The other matter, just to complete the tour of possible downsides to this most glorious of springs, is water, or the lack of it. March was the driest in England and Wales for 50 years – and April has been drier still. Up to the 13th of the month, England has had only 16 per cent of its long-term average rainfall, and it is probable that river levels will be very low by the end of this month. Already, the likes of the Daily Express and broadcasters wearing concerned faces have started to warn of possible shortages, and speculate on the chances of dessicated woodlands and heaths spontaneously combusting. All, of course, in the public interest.

To that, there is only one response, and that is to remind ourselves what happened after the warmest April ever, that of 2007. The average maximum for the UK was 15.2C (16.3C for England), and temperature records were widely set as the pitiless April sun beat down. Newspapers reached for the D-word: drought, they warned, was the inevitable price we would have to pay for our month of pleasure. And then came the rains of May, followed by those of June, which were, in due and damp course, succeeded by the wretched floods of July. They were the wettest such months in the record, and some areas had three times as much rain as normal. It is a comfort to know that, whatever else is up in the sky above Britain, caprice is always there with it.
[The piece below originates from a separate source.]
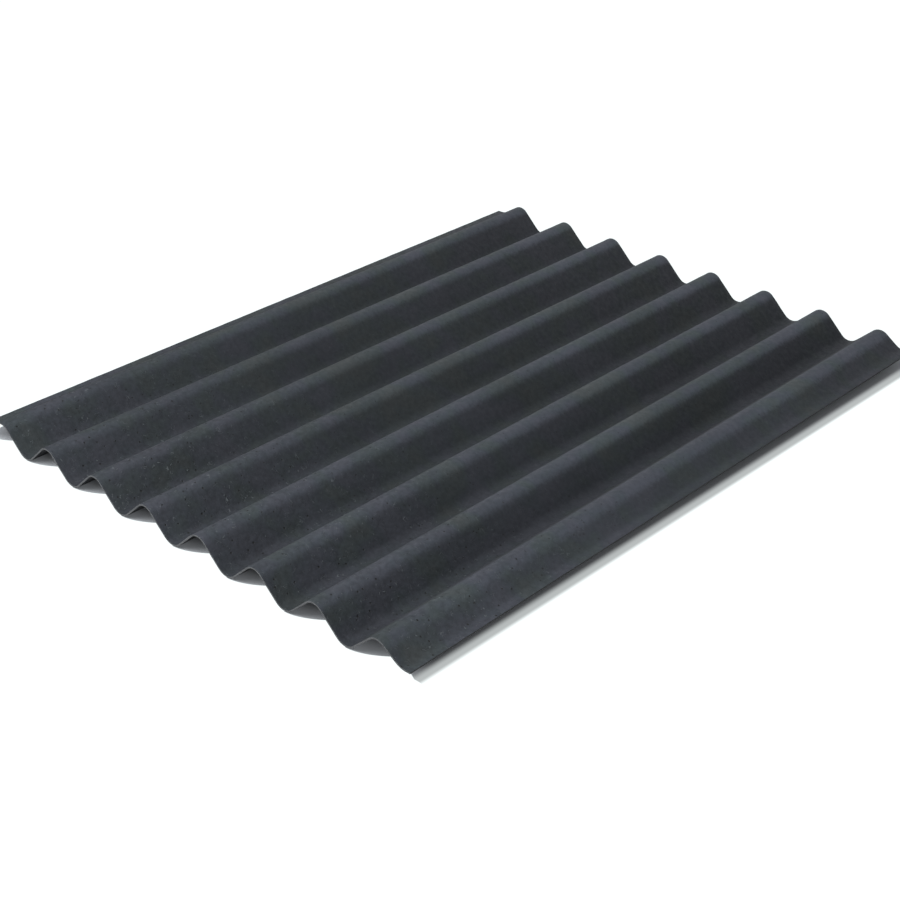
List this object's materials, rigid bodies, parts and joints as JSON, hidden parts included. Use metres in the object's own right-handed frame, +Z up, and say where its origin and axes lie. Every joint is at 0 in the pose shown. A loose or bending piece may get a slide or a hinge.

That is what makes this extraordinarily settled hors d'ouevre of summer so delicious. I think this weekend we should simply savour it. The main course may be rather different.

But, occasionally, it can be outrageous, too...

1893 A prolonged drought across the South-east of England (some parts had no rain for 60 days) was most keenly felt in east London. At Mile End, not a single drop fell between 4 March and 15 May.

1917 Blizzards over much of the British Isles in early April. In parts of Ireland, snow fell for two days non-stop, and there were reports of drifts three metres deep.

1935 One of the worst May snowfalls ever. Mid-month, it was lying three inches deep at Cambridge, and there were piles of the stuff as far south as Tiverton in Devon.

1949 In the middle of April, on the 16th, Britain recorded its hottest ever Easter Saturday temperature when the mercury reached 29.4C in Camden Square. It is still an all-time record for the month.

1955 On 17 May snow fell for nearly three hours in the London area, with the added frisson of severe gales. Elsewhere, roads were blocked in Derbyshire and Wales.

1973 Winds reaching Force 10 and in some parts 11 swept much of Britain, causing extensive damage, especially to trees, roofs and caravans. And, where winds did not blow, there was snow.

1989 The sunniest May on record. Some places in the South had at least 340 hours of sun in the month – an average of more than 10 hours a day. The average maximum temperature in London was the highest for any May in 150 years, and probably helped tempers fray at the FA Cup final.

2000 A soaking April (the wettest on record), followed by a truly soggy May. There were widespread floods, and some memorable thunderstorms.